As a long-time meditator, I have experienced periods of rich meditation filled with fulfilling experiences, and some periods of dry and empty sessions. The dry times would come, just out of the blue. During those times, my mind was urging me to get up and move on to another activity. I needed something to keep me anchored in my daily practice. I needed something to encourage me.

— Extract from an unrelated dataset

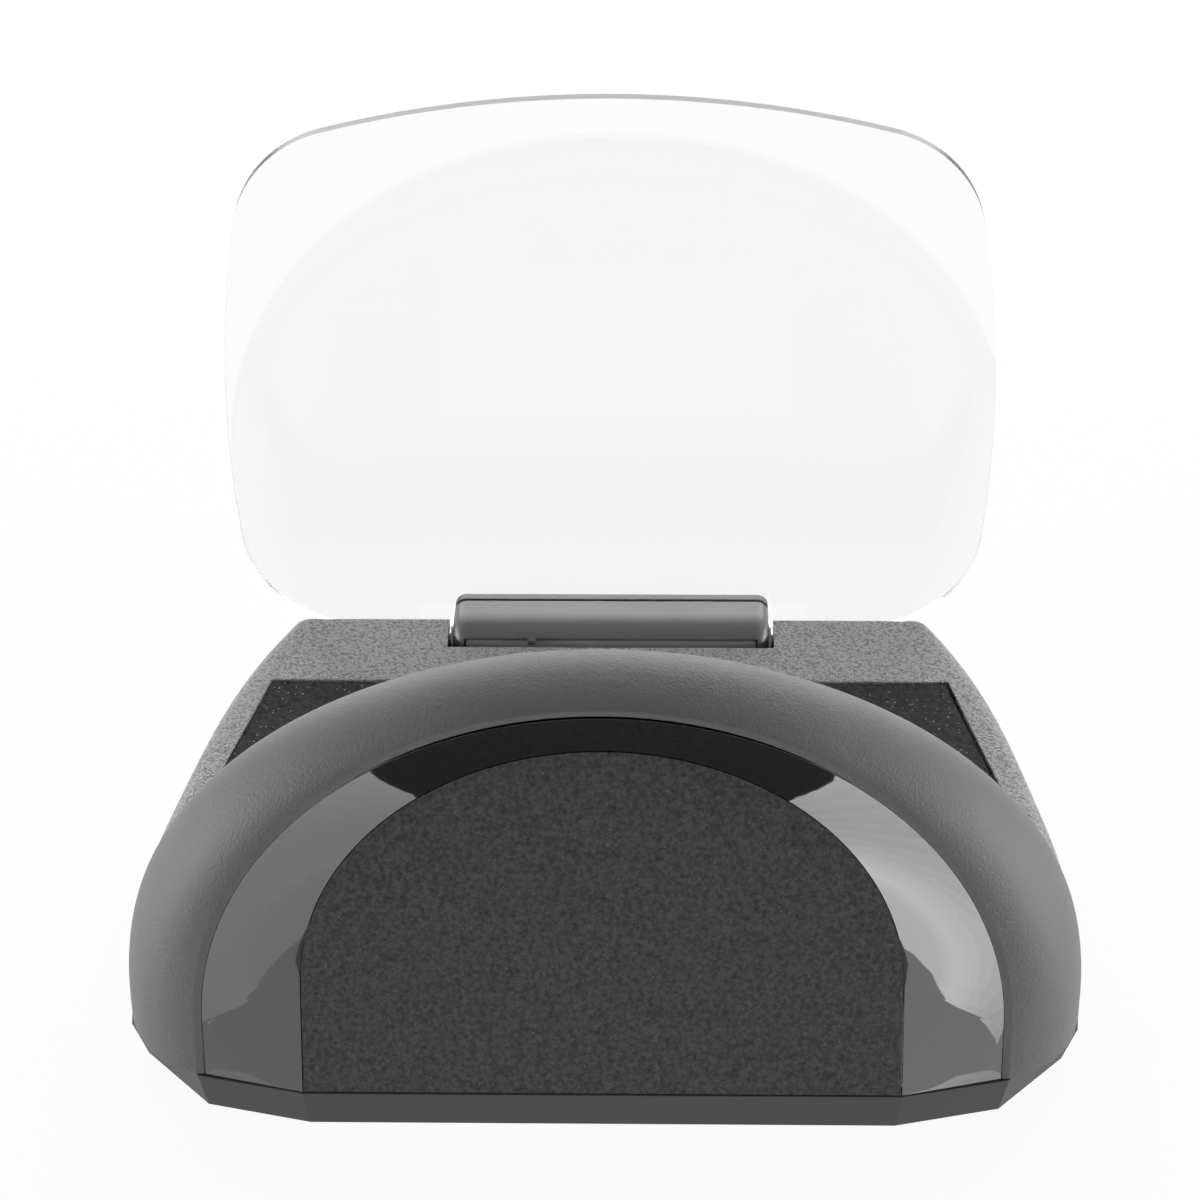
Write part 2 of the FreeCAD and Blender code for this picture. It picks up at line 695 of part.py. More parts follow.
# --------------------------------------------------------- display module

def slope_angle():
    """Return the hood back's slope from level, in degrees."""
    run = size("back_foot_y") - size("split_y")
    base = size("deck_z") - size("well_depth") + size("back_foot_rise")
    return degrees(atan2(size("back_rise_z") - base, run))


def slope_frame(depth):
    """Return a frame on the window's axis; Z points out, depth goes inwards."""
    run = size("back_foot_y") - size("split_y")
    base = size("deck_z") - size("well_depth") + size("back_foot_rise")
    turn = Rotation(Vector(1, 0, 0), -slope_angle())
    middle = Vector(0, size("split_y") + run / 2, (size("back_rise_z") + base) / 2)
    down = turn.multVec(Vector(0, 1, 0)) * size("window_low")
    inwards = turn.multVec(Vector(0, 0, -1)) * depth
    return Placement(middle + down + inwards, turn)


def slope_box(wide, tall, thick, depth):
    """Return a block on the window's axis whose outer face is at a depth."""
    block = Part.makeBox(wide, tall, thick, Vector(-wide / 2, -tall / 2, -thick))
    block.Placement = slope_frame(depth)
    return block


def on_slope(item, depth):
    """Put a sheet-driven block on the window's axis, outer face at a depth."""
    centre = Vector(-item.Length.Value / 2, -item.Width.Value / 2, -item.Height.Value)
    item.Placement = slope_frame(depth).multiply(Placement(centre, Rotation()))
    return item


def make_hood_back():
    """Rear of the hood: a curved slope with a recessed display window."""
    wall = size("wall")
    outer = hood_back_block()
    inner = hood_back_block(grow=-wall, low=0.0)
    inner = inner.common(slab(-100, 100, size("deck_z") - size("well_depth") - 0.01, 100))
    inner = inner.fuse(slab(size("split_y") - 5, size("split_y") + 0.01, 0, 5, half=1))
    seat = size("window_seat")
    drop = size("window_drop")
    wide = size("window_wide") + 2 * size("fit_gap")
    tall = size("window_tall") + 2 * size("fit_gap")
    frame_block = slope_box(wide + 6, tall + 6, size("window_thick") + seat + drop, 0.0)
    frame_block = frame_block.common(outer)
    shell = outer.cut(inner).fuse(frame_block)
    recess = slope_box(wide, tall, drop + size("window_thick") + 8, -8.0)
    aperture = slope_box(wide - 2 * seat, tall - 2 * seat, 40, 0)
    shell = shell.cut([recess, aperture])
    shell = shell.common(slab(size("split_y"), 100, 0, 100))
    return feature("hood_back", one_solid(shell))


def stack_depth(*names):
    """Return the depth below the crown after the window seat and some layers."""
    start = size("window_drop") + size("window_thick") + size("window_seat")
    return start + sum(size(name) for name in names)


def slope_layer(name, wide, tall, thick, depth):
    """Add one sheet-driven layer of the display module."""
    item = box(name, wide, tall, thick, "0", "0", "0")
    doc.recompute()
    for axis in ("x", "y", "z"):
        item.setExpression("Placement.Base." + axis, None)
    return on_slope(item, depth)


def make_display():
    """Window pane, display panel, diffuser, light box, board, diodes and sink."""
    seen_wide = "Sizes.window_wide - 2 * Sizes.window_seat"
    seen_tall = "Sizes.window_tall - 2 * Sizes.window_seat"
    wide = seen_wide + " + 2 * Sizes.panel_frame"
    tall = seen_tall + " + 2 * Sizes.panel_frame"
    pane = slope_layer(
        "display_window", "Sizes.window_wide", "Sizes.window_tall", "Sizes.window_thick",
        size("window_drop"))
    panel = slope_layer("display_panel", wide, tall, "Sizes.panel_thick", stack_depth())
    diffuser = slope_layer(
        "diffuser_sheet", wide, tall, "Sizes.diffuser_thick", stack_depth("panel_thick"))
    box_depth = stack_depth("panel_thick", "diffuser_thick")
    outer = slope_layer("light_box_block", wide, tall, "Sizes.light_box_deep", box_depth)
    inner = slope_layer(
        "light_box_hollow", wide + " - 2 * Sizes.light_box_wall",
        tall + " - 2 * Sizes.light_box_wall", "Sizes.light_box_deep", box_depth)
    light_box = cut("light_box", outer, inner)
    board_depth = box_depth + size("light_box_deep")
    board = slope_layer("backlight_board", wide, tall, "Sizes.led_board_thick", board_depth)
    leds = []
    for column in range(-2, 3):
        for row in (-1, 1):
            led = slope_layer(
                "led", "Sizes.led_side", "Sizes.led_side", "Sizes.led_tall",
                board_depth - size("led_tall"))
            step = Vector(column * size("window_wide") / 6, row * size("window_tall") / 5, 0)
            led.Placement = led.Placement.multiply(Placement(step, Rotation()))
            leds.append(led)
    sink_depth = board_depth + size("led_board_thick")
    sink = [slope_layer("sink_plate", wide, tall, "Sizes.sink_base", sink_depth)]
    fins = 6
    for index in range(fins):
        fin = slope_layer(
            "sink_fin_bar", wide, "Sizes.sink_fin_thick", "Sizes.sink_fin",
            sink_depth + size("sink_base"))
        offset = (index - (fins - 1) / 2) * size("window_tall") / (fins + 1)
        fin.Placement = fin.Placement.multiply(Placement(Vector(0, offset, 0), Rotation()))
        sink.append(fin)
    return [
        pane, panel, diffuser, light_box, board,
        group("backlight_leds", leds), fuse("heat_sink", sink),
    ]


# ------------------------------------------------------- hinge and combiner

def plate_outline(y):
    """Return the combiner's rounded outline in the plane at y."""
    high = size("plate_high_z")
    low = size("plate_low_z")
    half = size("plate_half")
    side_high = high - size("plate_crown") - size("plate_top_drop")
    side_low = low + size("plate_belly") + size("plate_low_drop")
    side_x = half - size("plate_bow_high")
    side_low_x = half - size("plate_bow_low")
    top_x = side_x - size("plate_top_corner")
    low_x = side_low_x - size("plate_low_corner")
    top_end = (top_x, high - size("plate_crown"))
    low_end = (low_x, low + size("plate_belly"))
    bulge = 0.64
    top_mid = (
        top_x + bulge * size("plate_top_corner"), side_high + bulge * size("plate_top_drop"))
    low_mid = (
        low_x + bulge * size("plate_low_corner"), side_low - bulge * size("plate_low_drop"))
    right = [
        (top_end, top_mid, (side_x, side_high)),
        ((side_x, side_high), (half, size("plate_wide_z")), (side_low_x, side_low)),
        ((side_low_x, side_low), low_mid, low_end),
    ]
    edges = [arc((-top_x, y, top_end[1]), (0, y, high), (top_x, y, top_end[1]))]
    for points in right:
        edges.append(arc(*[(x, y, z) for x, z in points]))
    edges.append(arc((low_x, y, low_end[1]), (0, y, low), (-low_x, y, low_end[1])))
    for points in right[::-1]:
        edges.append(arc(*[(-x, y, z) for x, z in points[::-1]]))
    return Part.Wire(edges)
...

So, I used my meditation journal. Before meditation, I began reading my past entries of fulfilling sessions. As I did, I began to feel the Shakti contained in my writing. Past experiences were brought back into my awareness. I could feel again the richness of the previous months when my meditation made me soar. By doing so, I energized my sessions. My limiting thoughts didn’t have the upper hand anymore. That was an ahh moment.
7) Keep your pets away
Have you noticed that when you meditate your cat loves to sit on your lap? Or once you get up after meditation, your dog lies down, just where you sat? Why?
Our pets are very sensitive beings. They feel and recognize the Shakti. The Shakti accumulated in your asana will help you fall into meditation. But if your pets leisure where you meditate, they will suck the meditative energy out of your asana.
8) When to exercise? When to meditate?
I suggest avoiding exercising before meditation, unless you practice yoga which prepares the body for meditation. Why exercising is not conducive to meditating?
We need a certain amount of quietness to slow down and reach our inner-world. Meditation slows down our metabolism. Exercise speeds it up.
Exercising at night keeps us awake. In the same way, exercising before meditation keeps us wired. This is basic knowledge about our nervous system and metabolic functions. Therefore, let’s meditate first, and exercise second. Or, we can create separate times for exercising and meditating. We need both to stay well.
Meditation is a portal into our own inner-world. It is comforting to know that we can always go inside. We carry our inner-world with us, wherever we are. Whether you have an established meditation practice, or you are beginning one, I send you my blessings just the same and wish you the very best on your path to Self-discovery.